Yerel seçimlerin yıldönümündeyiz ve Bursa’da tarihe geçen büyük değişimin de 1 yılı geride kaldı.
Belediyecilik…
Kentsel yönetimin başında olmanın; görev, yetki ve sorumluluklar nedeniyle ağırlığı hafife alınamaz.
Hele hele…
Farklı bir siyasi irade dönemine geçilmesi durumunda ise, beklenti büyüyor ve zamanın sabırsızlığı gündeme geliyor.
Bursa’da;
CHP’nin anakent ve en büyük ilçe belediyeciliğinden, büyük proje beklentileri için haberler, müjdeler duyulmak isteniyor.
Bu arada…
Farklı adaylık arzu ve rekabeti olabilir ve doğaldır, ama henüz ilk yılda ortaya atılan söylemler, siyasi iç meseleye dönüşebilir.

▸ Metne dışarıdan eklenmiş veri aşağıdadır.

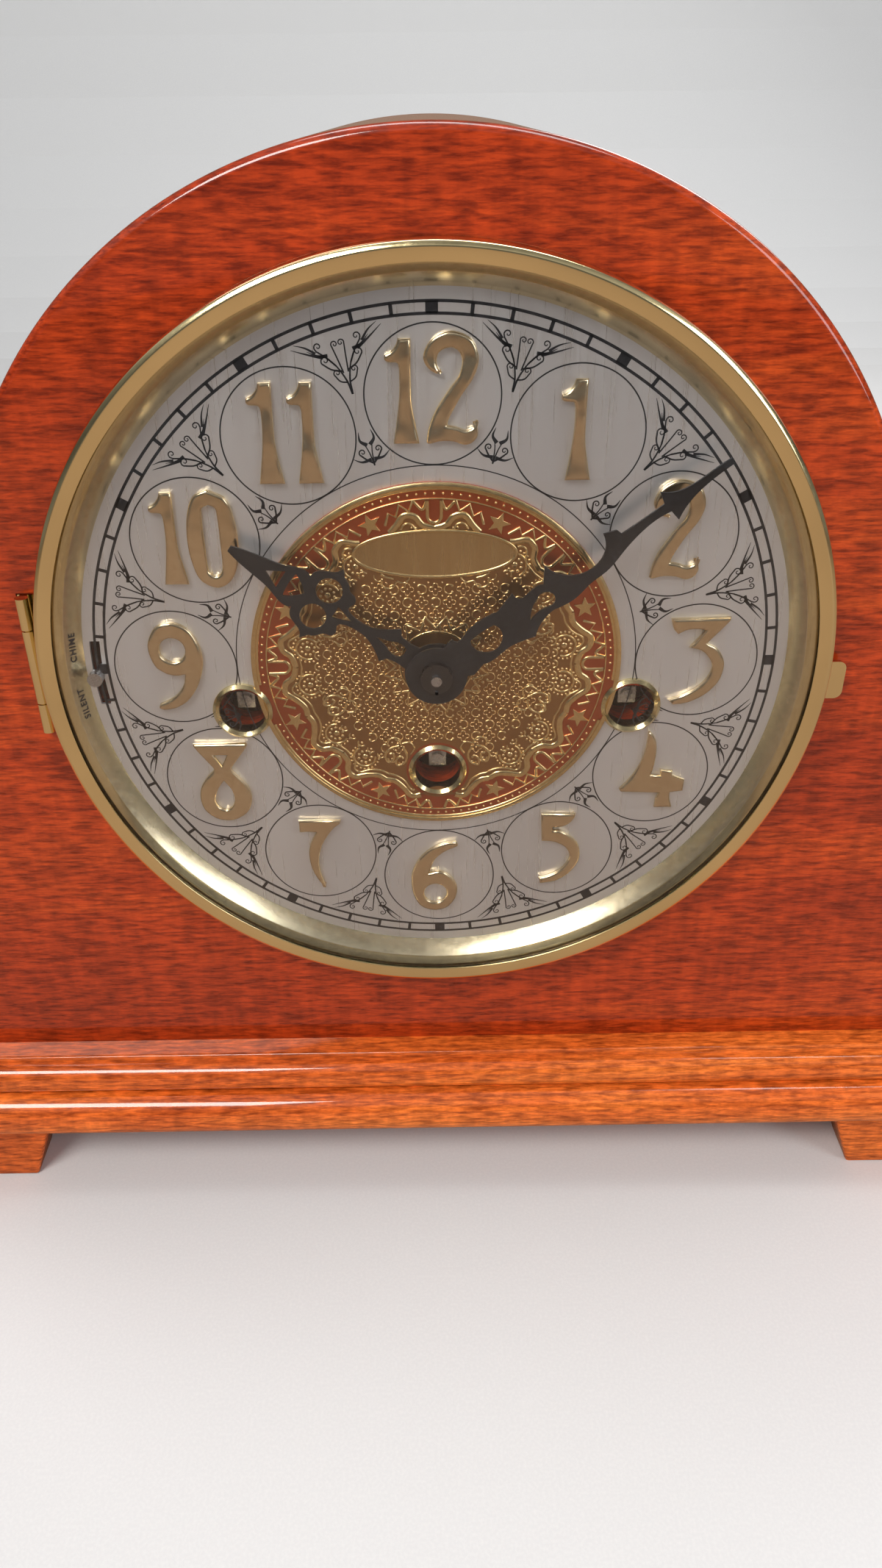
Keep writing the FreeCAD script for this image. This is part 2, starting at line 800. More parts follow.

Kent lokantasının ve farklı hizmetlerle sosyal belediyeciliğin en öne çıkması, kalan 4 yıla ait bakiye merakını artırıyor.
Sahi…
AK Parti’nin eski yönetimince milyarlık harcamayla yapılan yeni ‘Kent Meydanı’ da, konser alanı olarak anılmaya devam mi edecek, kentsel kutlamalara neden kavuşacak?
Meydan ismiyle;
Darphane niyetine, otopark mı yapıldı?
Bursa Büyükşehir Belediyesi açısından da, kent ve konumuna binaen büyük beklentiler, bellekte yerini koruyor.
Ayrıca…
Mobil ve sabit telefonla ulaşılamayan, geri dönüşlerde bulunmayan ve bırakılan nota değer vermeyen bazı kadro anlayışı, kalan 4 yıl için hem olgu hem de algı açısından uyarıdır.
CHP gibi;
Tabelasında ‘Halk’ ibaresi bulunan bir siyasi partinin belediyeciliğinde, iletişimde kopukluk, kabul edilemez.
Yönetim kademelerinde;
Görüş ayrılıkları, uyum ve işleyiş meseleleri açısından dışarıya yansıyan, yansıtılan meseleler de haliyle kafaları karıştırıyor.
Tören ve etkinliklerde;
Protokol çelişkileri olmamalı!
Ayrıca…
Ayrıştırma ve ötekileştirmeden söz ediliyor ise, CHP’nin önemle iddia ettiği anlayış ve savunduğu demokrasiyle bağdaşmıyor.